E. P. Sanders, one of the most influential New Testament scholars of this century, passed away on November 21, 2022, at the age of 85.
Although I am highly critical of his view on Paul and Judaism, I cannot overemphasize the impact he brought about through his magnum opus Paul and Palestinian Judaism: A Comparison of Patterns of Religion (1977), in which Sanders surveys Jewish-Palestinian literature (200 BC to 200 AD; e.g., early Tannaitic; the Dead Sea Scrolls; Paul’s writings, etc.) and challenges the traditional belief that Second Temple Judaism was a legalistic religion of works-righteousness.
The pattern that he finds in Palestinian Judaism is not works-righteousness but what he calls covenantal nomism. To borrow his own language (Paul and Palestinian Judaism 422):
- God has chosen Israel and given the law.
- The law implies God’s promise to maintain the election and the requirement to obey.
- God rewards obedience and punishes transgression.
- The law provides for means of atonement, and atonement results in maintenance or reestablishment of the covenantal relationship.
- All those who are maintained in the covenant by obedience, atonement, and God’s mercy belong to the group which will be saved. An important interpretation of the first and last points is that election and ultimately salvation are considered to be by God’s mercy rather than human achievement.

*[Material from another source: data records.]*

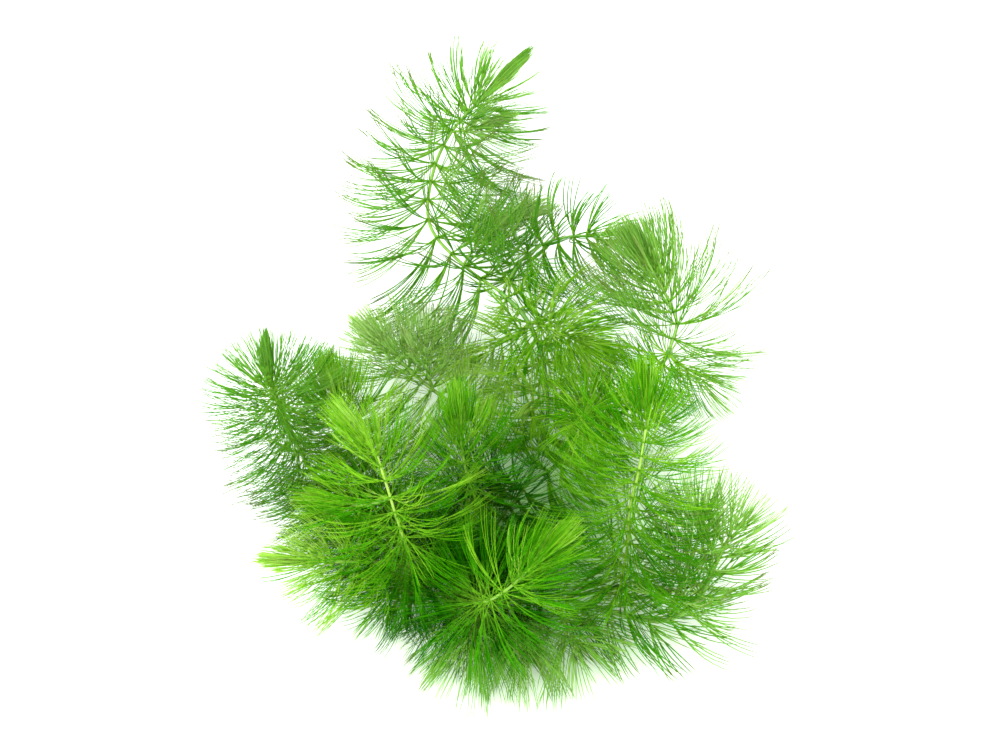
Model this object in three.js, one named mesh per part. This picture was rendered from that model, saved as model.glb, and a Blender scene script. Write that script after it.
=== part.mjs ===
import * as THREE from 'three';

// Hornwort, a tangled and branching clump of a rootless water plant that lies on a flat surface.
// Millimetres, +Z up. The origin is on the surface, under the middle of the clump.
// One mesh is one shoot: a stem, its rings of forked leaves and, at a free end, its growing tip.

// Leaves, from the stem to their tips
const LEAF_LENGTH = 26;
const LEAF_STALK = 1;              // length in which a leaf is too slender to meet another
const YOUNG_LEAF_SHARE = 0.7;      // length of the youngest open leaves, as a share of a grown leaf
const LEAF_SPREAD = 0.44;          // width across a leaf's two tips, as a share of its length
const FORK_AT = 0.6;               // where the notch between the tips ends, as a share of the length
const OLD_LEAF_ANGLE = 80;         // degrees from the stem's direction
const YOUNG_LEAF_ANGLE = 26;
const OPENING = 18;                // length of stem over which leaves grow and open to their full size
const LEAVES_IN_RING = 6;
const FAN_TILT = 38;               // degrees that a leaf's fan is turned about the leaf

// Stems and growing tips
const STEM_RADIUS = 0.65;
const RING_HEIGHT = 1.2;           // height of the stem's swelling that carries a ring of leaves
const TIP_START = 14;              // distances from the end of a growing tip
const TIP_WAIST = 9;
const TIP_NECK = 4;
const TIP_RADIUS = 2.4;
const TIP_NECK_RADIUS = 1.7;
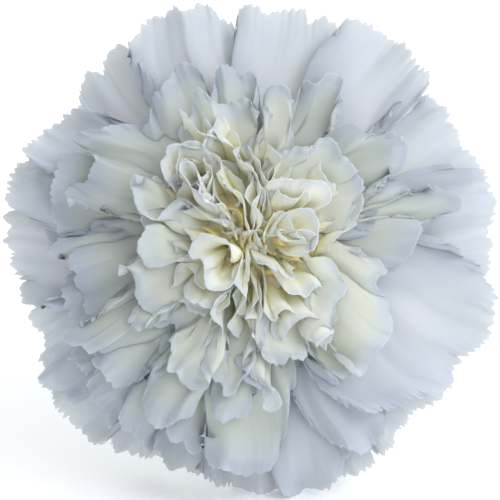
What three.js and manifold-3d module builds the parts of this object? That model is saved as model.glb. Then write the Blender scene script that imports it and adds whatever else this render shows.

So, according to Sanders, you “get in” by God’s act of grace (covenant) but you “stay in” by adhering to the law of Moses (nomism). The law does not get you in, but it will keep you in.
Literature by and on Sanders is legion. Whether you agree with him or not, the impact that his scholarship has had upon our understanding of Paul and his relationship to the Judaism of his day is undoubtedly tremendous.